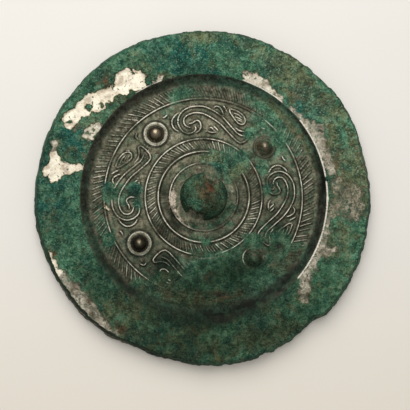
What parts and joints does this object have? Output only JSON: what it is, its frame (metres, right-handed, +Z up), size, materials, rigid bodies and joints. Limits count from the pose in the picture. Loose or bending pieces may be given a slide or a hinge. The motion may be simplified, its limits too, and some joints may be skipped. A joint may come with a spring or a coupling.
{
  "type": "bronze mirror",
  "caption": "Cast bronze hand mirror lying face down: wide plain rim, sunk decorated field with nipples, serpent scrolls and hatched bands, and a pierced round knob.",
  "frame": {"origin": "centre of the small flat in the middle of the convex reflecting face, which the mirror rests on", "axes": "+Z up, out of the decorated back and along the knob; +Y towards the top of the pattern; +X to the right; the knob's cord channel runs 24 degrees from +Y towards +X"},
  "size_m": [0.1043, 0.1043, 0.0099],
  "materials": {
    "patinated_bronze": "corroded: rough green crust over dark bronze, silvery tinned patches on the rim"
  },
  "bodies": {
    "root": {"mirror": "patinated_bronze"}
  },
  "joints": []
}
.....
■ **What the exercise asks**: Copy out the material word for word and line for line.

■ **The response**:
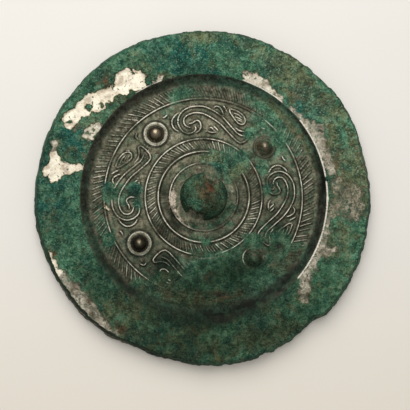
What parts and joints does this object have? Output only JSON: what it is, its frame (metres, right-handed, +Z up), size, materials, rigid bodies and joints. Limits count from the pose in the picture. Loose or bending pieces may be given a slide or a hinge. The motion may be simplified, its limits too, and some joints may be skipped. A joint may come with a spring or a coupling.
{
  "type": "bronze mirror",
  "caption": "Cast bronze hand mirror lying face down: wide plain rim, sunk decorated field with nipples, serpent scrolls and hatched bands, and a pierced round knob.",
  "frame": {"origin": "centre of the small flat in the middle of the convex reflecting face, which the mirror rests on", "axes": "+Z up, out of the decorated back and along the knob; +Y towards the top of the pattern; +X to the right; the knob's cord channel runs 24 degrees from +Y towards +X"},
  "size_m": [0.1043, 0.1043, 0.0099],
  "materials": {
    "patinated_bronze": "corroded: rough green crust over dark bronze, silvery tinned patches on the rim"
  },
  "bodies": {
    "root": {"mirror": "patinated_bronze"}
  },
  "joints": []
}